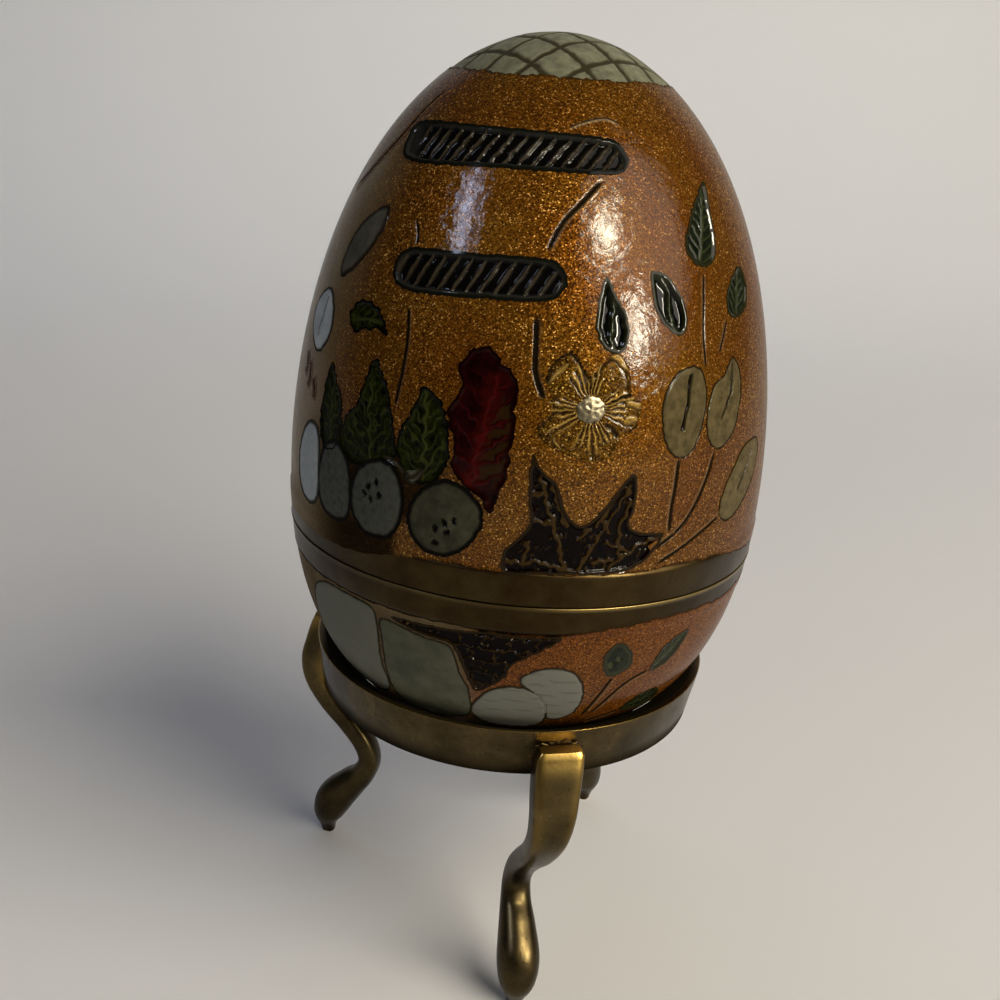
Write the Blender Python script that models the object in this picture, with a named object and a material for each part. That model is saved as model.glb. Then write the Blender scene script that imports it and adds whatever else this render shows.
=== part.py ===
"""Egg-shaped trinket box of enamelled brass, resting in a ring on three cabriole legs.

Metres, +Z up, front towards -Y. The origin is on the floor, under the egg's axis.
The box is a thin brass shell in two halves. The lid sits over a collar that stands up
from the base. Motifs are shallow cells pressed into the shell, which hold the enamel.
"""

import math

import bmesh
import bpy
import numpy as np
from mathutils import Vector

MM = 0.001

# The egg's outline
EGG_RADIUS = 31.0
EGG_BOTTOM = 29.6
EGG_TOP = 119.8
TAPER = 0.138
SHOULDER = 0.155
SKEW = -0.081

# The shell, its seam and the collar inside it
WALL = 1.5
SEAM_HEIGHT = 58.8
SEAM_GAP = 0.3
LIP = 0.12
LIP_DROP = 0.7
COLLAR_RISE = 4.0
COLLAR_WALL = 1.2
COLLAR_ROOT = 5.0
COLLAR_PLAY = 0.3

# The ring of the stand, wider at its top
RING_TOP = 40.7
RING_BOTTOM = 33.9
RING_TOP_RADIUS = 26.8
RING_BOTTOM_RADIUS = 25.6
RING_WALL = 1.2
RING_EDGE = 0.25
SEAT_DEPTH = 1.1
SEAT_GAP = 0.4
SEAT_FLARE = 0.45

# The three legs: azimuth from the front, and how far the foot was bent sideways
LEGS = {
    "stand_leg_front": (15.5, -2.3),
    "stand_leg_left": (-104.5, 0.0),
    "stand_leg_back": (146.0, 0.0),
}

# A leg from the ring to the floor: distance out, height, half thickness, half width, squareness
LEG_STATIONS = (
    (27.80, 38.8, 1.00, 2.90, 6.0),
    (28.00, 36.4, 1.65, 3.00, 6.0),
    (28.70, 33.6, 1.80, 2.95, 5.0),
    (29.50, 30.4, 1.75, 2.75, 4.5),
    (29.00, 27.0, 1.70, 2.45, 4.0),
    (26.75, 23.4, 1.65, 2.10, 3.6),
    (23.80, 20.3, 1.60, 1.90, 3.2),
    (21.30, 17.3, 1.60, 1.85, 2.8),
    (20.30, 14.4, 1.60, 1.85, 2.6),
    (21.30, 11.6, 1.85, 2.05, 2.4),
    (23.30, 9.3, 2.40, 2.45, 2.2),
    (25.70, 6.2, 2.85, 2.80, 2.2),
    (26.70, 3.4, 2.40, 2.40, 2.2),
    (26.80, 1.2, 1.25, 1.30, 2.4),
    (26.70, 0.0, 0.95, 1.00, 2.6),
)
LEG_SIDES = 10

TURN_STEPS = 48
AXIS_SNAP = 0.01
LID_RINGS = 12
BASE_RINGS = 9
LID_INNER_RINGS = 8
BASE_INNER_RINGS = 6

# Cells are cut this deep into the shell, and each cutter stands clear above it
CELL_DEPTH = 0.4
RIDGE_DEPTH = 0.15
CUTTER_CLEAR = 0.8

ENAMEL_COLOUR = (0.22, 0.085, 0.012, 1.0)
BRASS_COLOUR = (0.21, 0.15, 0.05, 1.0)


def egg_shape(u):
    """Radius of the unscaled egg at u, which runs from -1 at the bottom to 1 at the top."""
    belly = np.sqrt(np.maximum(1 - u ** 2, 0))
    return belly * (1 - TAPER * u + SHOULDER * u ** 2 + SKEW * u ** 3)


# A fine table of the outline: height, radius and distance along the surface from the widest level
SAMPLES = 4001
LEVELS = np.sin(np.linspace(-math.pi / 2, math.pi / 2, SAMPLES))
HEIGHTS = (EGG_TOP + EGG_BOTTOM) / 2 + LEVELS * (EGG_TOP - EGG_BOTTOM) / 2
RADII = egg_shape(LEVELS) * EGG_RADIUS / egg_shape(LEVELS).max()
ARCS = np.concatenate([[0], np.cumsum(np.hypot(np.diff(HEIGHTS), np.diff(RADII)))])
ARCS = ARCS - ARCS[RADII.argmax()]
NORMAL_OUT = np.gradient(HEIGHTS, ARCS)
NORMAL_UP = -np.gradient(RADII, ARCS)


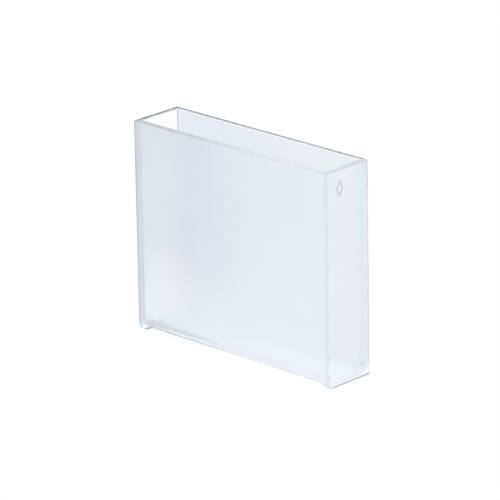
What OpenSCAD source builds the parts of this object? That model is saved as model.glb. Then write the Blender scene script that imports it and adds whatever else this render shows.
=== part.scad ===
// Rectangular spectrophotometer cell of fused silica, open at the top.
// Two clear polished end windows are fused on the ends of a U-shaped channel whose
// outside is frosted. The beam runs along X, through the windows.
// The channel's lower outer edges are cut away and its underside stands clear, so
// the cell rests on the lower edges of the two windows as on feet.
// Origin at the middle of the footprint, +X along the light path, +Z up, in mm.

/* [Cell] */
// Light path, the inside distance between the two windows
light_path = 50; // [10:0.5:100]
// Inside width of the channel, between its two walls
inside_width = 10; // [6:0.1:20]
// Overall height, from the feet to the rim
cell_height = 45; // [20:0.5:60]

/* [Windows] */
// Thickness of each clear end window
window_thickness = 1.25; // [0.8:0.05:2.5]
// Radius of each window's lower corner on the front, the cell's orientation key
key_radius = 1.6; // [0.6:0.05:1.7]

/* [Channel] */
// Thickness of the channel's two walls
wall_thickness = 1.25; // [0.8:0.05:2.5]
// Thickness of the channel's floor
floor_thickness = 1.25; // [0.8:0.05:2.5]
// Height of the channel's underside above the feet
underside_height = 0.35; // [0.1:0.05:1.5]
// How far the cut along each lower outer edge reaches in under the channel
edge_cut_width = 2; // [0.5:0.05:2.5]
// How far the cut along each lower outer edge reaches up the channel's wall
edge_cut_height = 1.4; // [0.5:0.05:2]
// Inside radius where the walls meet the floor
floor_radius = 1.5; // [0.8:0.05:2.5]

/* [Ground edges] */
// Width of the 45 degree bevel round the rim and round each window's outer face
bevel = 0.15; // [0.05:0.01:0.35]

/* [Hidden] */

clear_colour = [0.93, 0.96, 0.98, 0.45];
frosted_colour = [0.86, 0.90, 0.95, 0.85];

// Facets of the round corners
$fn = 96;
// How far a cutter passes the faces that it cuts
overshoot = 0.5;

half_path = light_path / 2;
half_inside = inside_width / 2;
half_width = half_inside + wall_thickness;
half_length = half_path + window_thickness;
floor_height = underside_height + floor_thickness;
cut_top = underside_height + edge_cut_height;

// A drawing in the YZ plane, carried along X from one place to another
module along_x(from, to) {
    translate([from, 0, 0]) rotate([90, 0, 90]) linear_extrude(to - from) children();
}

// A drawing in the XZ plane, carried along Y across the whole width
module along_width() {
    reach = half_width + overshoot;
    translate([0, reach, 0]) rotate([90, 0, 0]) linear_extrude(2 * reach) children();
}

// A drawing in the XY plane, carried up through the whole height
module along_height() {
    translate([0, 0, -overshoot]) linear_extrude(cell_height + 2 * overshoot) children();
}

// A window seen along the beam: bevelled top corners, square lower corner at the back,
// and the round key corner at the front
module window_outline() {
    centre = [key_radius - half_width, key_radius];
    polygon([
        [centre.x, 0],
        [half_width, 0],
        [half_width, cell_height - bevel],
        [half_width - bevel, cell_height],
        [bevel - half_width, cell_height],
        [-half_width, cell_height - bevel],
        [-half_width, centre.y],
        centre,
    ]);
    intersection() {
        translate(centre) circle(key_radius);
        translate([-half_width, 0]) square(key_radius);
    }
}

// A window seen from above: the outer face's two upright edges are bevelled
module window_plan() {
    polygon([
        [half_path, -half_width],
        [half_length - bevel, -half_width],
        [half_length, bevel - half_width],
        [half_length, half_width - bevel],
        [half_length - bevel, half_width],
        [half_path, half_width],
    ]);
}

// A window seen from the front: the outer face's top and bottom edges are bevelled
module window_side() {
    polygon([
        [half_path, 0],
        [half_length - bevel, 0],
        [half_length, bevel],
        [half_length, cell_height - bevel],
        [half_length - bevel, cell_height],
        [half_path, cell_height],
    ]);
}

// Cuts the outer face's bevel round the key corner
module key_bevel_cutter() {
    translate([half_length, key_radius - half_width, key_radius])
        rotate([90, 0, 90])
            rotate([0, 0, 180])
                rotate_extrude(angle = 90)
                    polygon([
                        [key_radius - bevel - overshoot, overshoot],
                        [key_radius + overshoot, -bevel - overshoot],
                        [key_radius + overshoot, overshoot],
                    ]);
}

// Takes the inner edge off the rim all round, mitred in the four corners
module rim_bevel_cutter() {
    low = cell_height - bevel;
    high = cell_height + overshoot;
    spread = bevel + overshoot;
    intersection() {
        along_x(-half_length, half_length)
            polygon([
                [-half_inside, low],
                [half_inside, low],
                [half_inside + spread, high],
                [-half_inside - spread, high],
            ]);
        along_width()
            polygon([
                [-half_path, low],
                [half_path, low],
                [half_path + spread, high],
                [-half_path - spread, high],
            ]);
    }
}

// The window at the +X end
module window() {
    difference() {
        intersection() {
            along_x(half_path, half_length) window_outline();
            along_height() window_plan();
            along_width() window_side();
        }
        key_bevel_cutter();
        rim_bevel_cutter();
    }
}

// The channel's outside seen along the beam, with its lower edges cut away
module channel_outline() {
    polygon([
        [edge_cut_width - half_width, underside_height],
        [half_width - edge_cut_width, underside_height],
        [half_width, cut_top],
        [half_width, cell_height - bevel],
        [half_width - bevel, cell_height],
        [bevel - half_width, cell_height],
        [-half_width, cell_height - bevel],
        [-half_width, cut_top],
    ]);
}

// The room inside the channel seen along the beam, with round lower corners
module cavity_outline() {
    corner = half_inside - floor_radius;
    corner_height = floor_height + floor_radius;
    translate([-half_inside, corner_height])
        square([inside_width, cell_height - corner_height + overshoot]);
    translate([-corner, floor_height])
        square([2 * corner, floor_radius + overshoot]);
    for (side = [-1, 1])
        translate([side * corner, corner_height]) circle(floor_radius);
}

module window_left() {
    color(clear_colour) mirror([1, 0, 0]) window();
}

module window_right() {
    color(clear_colour) window();
}

module channel() {
    color(frosted_colour)
        difference() {
            along_x(-half_path, half_path)
                difference() {
                    channel_outline();
                    cavity_outline();
                }
            rim_bevel_cutter();
        }
}

window_left();
window_right();
channel();
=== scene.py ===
import math

import bmesh
import bpy
import numpy as np
from mathutils import Euler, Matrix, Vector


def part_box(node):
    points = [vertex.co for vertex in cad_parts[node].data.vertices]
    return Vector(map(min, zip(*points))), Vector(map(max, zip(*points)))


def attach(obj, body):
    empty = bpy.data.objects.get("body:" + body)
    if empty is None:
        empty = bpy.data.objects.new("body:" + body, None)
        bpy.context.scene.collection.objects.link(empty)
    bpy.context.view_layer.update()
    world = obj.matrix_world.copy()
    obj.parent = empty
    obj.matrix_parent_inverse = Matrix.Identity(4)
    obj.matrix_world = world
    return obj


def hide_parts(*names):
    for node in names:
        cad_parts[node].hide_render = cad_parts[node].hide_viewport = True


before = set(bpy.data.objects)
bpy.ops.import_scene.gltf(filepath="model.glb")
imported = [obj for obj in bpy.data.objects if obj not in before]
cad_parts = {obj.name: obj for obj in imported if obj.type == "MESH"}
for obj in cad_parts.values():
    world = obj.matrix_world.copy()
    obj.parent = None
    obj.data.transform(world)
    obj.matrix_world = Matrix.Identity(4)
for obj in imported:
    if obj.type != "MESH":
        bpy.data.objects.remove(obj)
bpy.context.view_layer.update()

# A rectangular spectrophotometer cell of fused silica: a U-shaped channel, frosted outside,
# with a clear polished window fused on each end. The three are one body of glass, so they
# are one closed mesh here. Metres, Z up, the beam along X.

channelLow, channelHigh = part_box("channel")
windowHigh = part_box("window_right")[1]
halfPath = channelHigh.x  # from the middle to a window's inner face
halfLength = windowHigh.x
halfWidth = windowHigh.y
top = windowHigh.z
underside = channelLow.z


cameraSet = {
    "place": (0.608754, -0.627355, 0.328017),
    "turn": (70.6899, 0.9168, 43.8305),  # degrees about X, Y and Z
    "lens": 333.23,  # mm
    "sensor": 36,  # its width in mm
    "clipStart": 0.01,
}


def makeCamera(look):
    # a long lens, well away from the object
    data = bpy.data.cameras.new("camera")
    data.sensor_width = look["sensor"]
    data.lens = look["lens"]
    data.clip_start = look["clipStart"]
    camera = bpy.data.objects.new("camera", data)
    camera.location = look["place"]
    camera.rotation_euler = Euler([math.radians(a) for a in look["turn"]], "XYZ")
    bpy.context.scene.collection.objects.link(camera)
    bpy.context.scene.camera = camera


makeCamera(cameraSet)
print("camera placed")


def newMaterial(name):
    # a node material, with its tree and its main shader
    material = bpy.data.materials.new(name)
    material.use_nodes = True
    tree = material.node_tree
    return material, tree, tree.nodes["Principled BSDF"]


def objectNoise(tree, scale, detail):
    # noise in the object's own metres: scale is cells per metre, detail how often it is halved
    place = tree.nodes.new("ShaderNodeTexCoord")
    noise = tree.nodes.new("ShaderNodeTexNoise")
    noise.inputs["Scale"].default_value = scale
    noise.inputs["Detail"].default_value = detail
    tree.links.new(place.outputs["Object"], noise.inputs["Vector"])
    return noise.outputs["Fac"]


def remap(tree, value, low, high, fromLow=0.3, fromHigh=0.7, kind="LINEAR"):
    # low plus the value's share of the way from fromLow to fromHigh, times high less low; the
    # share stays within 0 and 1, and SMOOTHSTEP eases it in and out; noise needs no range given
    node = tree.nodes.new("ShaderNodeMapRange")
    node.interpolation_type = kind
    node.inputs["From Min"].default_value = fromLow
    node.inputs["From Max"].default_value = fromHigh
    node.inputs["To Min"].default_value = low
    node.inputs["To Max"].default_value = high
    tree.links.new(value, node.inputs["Value"])
    return node.outputs["Result"]


def combine(tree, operation, first, second):
    # one arithmetic step between two values, such as ADD or MAXIMUM
    node = tree.nodes.new("ShaderNodeMath")
    node.operation = operation
    tree.links.new(first, node.inputs[0])
    tree.links.new(second, node.inputs[1])
    return node.outputs[0]


def bumpFrom(tree, shader, height, strength):
    # relief: the surface tilts by the slope of height times the grain's depth
    bump = tree.nodes.new("ShaderNodeBump")
    bump.inputs["Strength"].default_value = strength
    bump.inputs["Distance"].default_value = grainDepth
    tree.links.new(height, bump.inputs["Height"])
    tree.links.new(bump.outputs["Normal"], shader.inputs["Normal"])


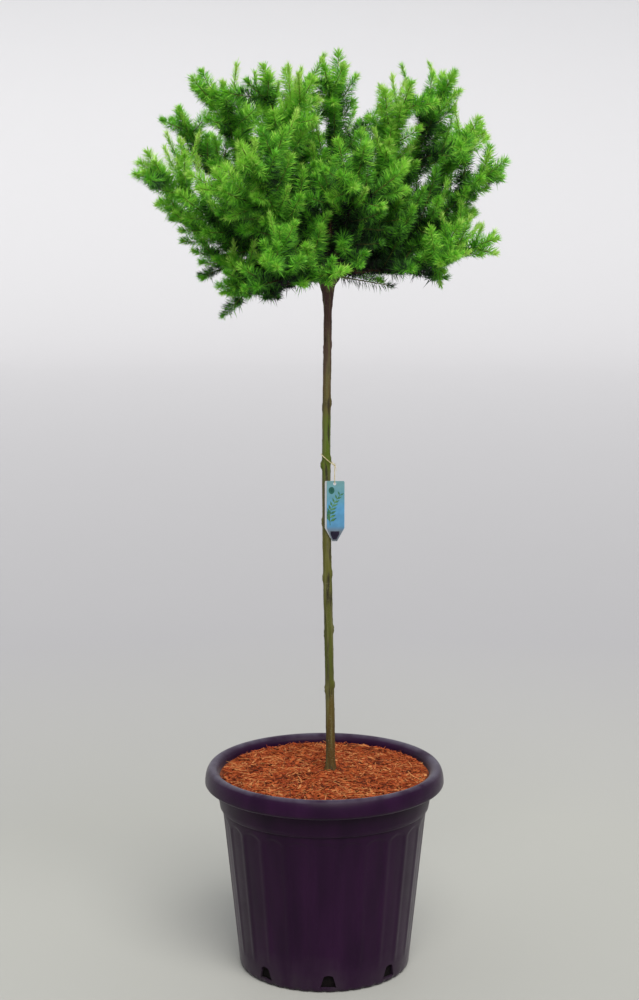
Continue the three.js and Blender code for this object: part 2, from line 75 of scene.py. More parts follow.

------------------------------

GIVEN EXERCISE – Up to and including the line that holds "three cabriole legs.", reproduce the records above exactly from their first line, and give nothing else.

TASK RESPONSE –
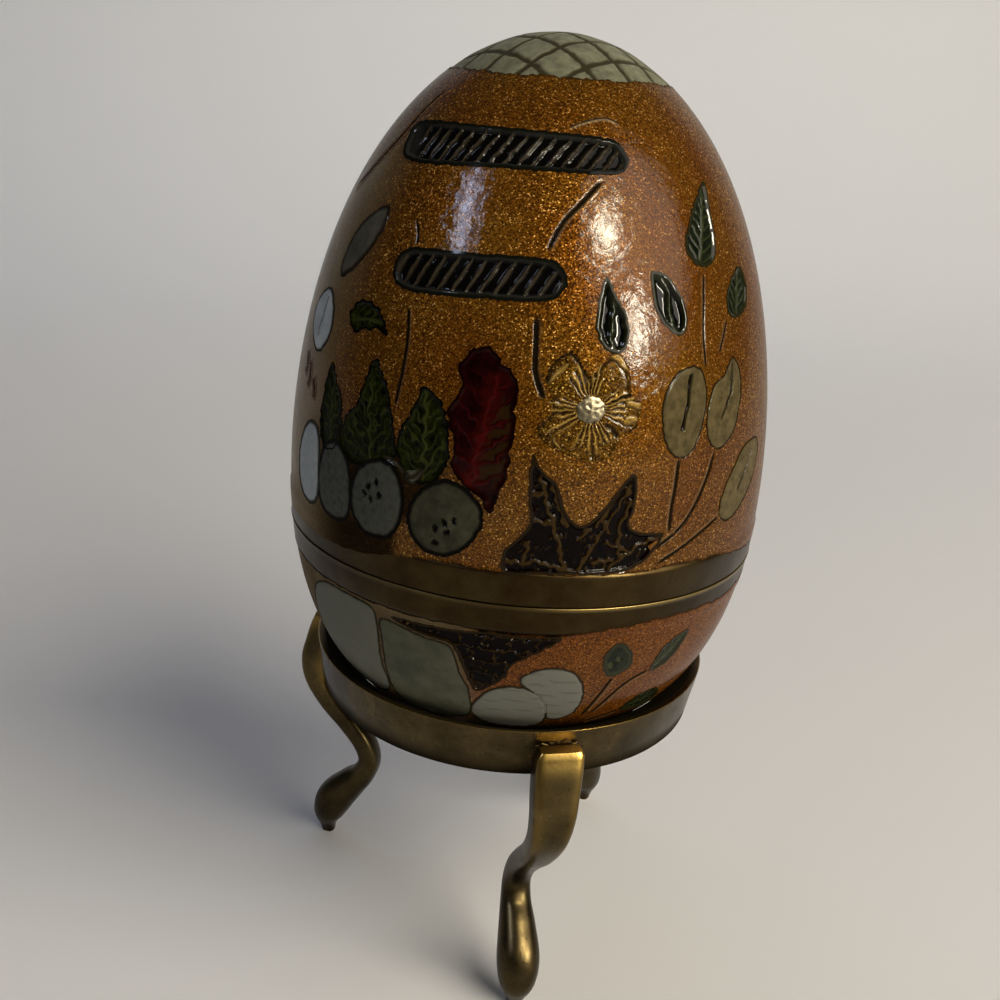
Write the Blender Python script that models the object in this picture, with a named object and a material for each part. That model is saved as model.glb. Then write the Blender scene script that imports it and adds whatever else this render shows.
=== part.py ===
"""Egg-shaped trinket box of enamelled brass, resting in a ring on three cabriole legs.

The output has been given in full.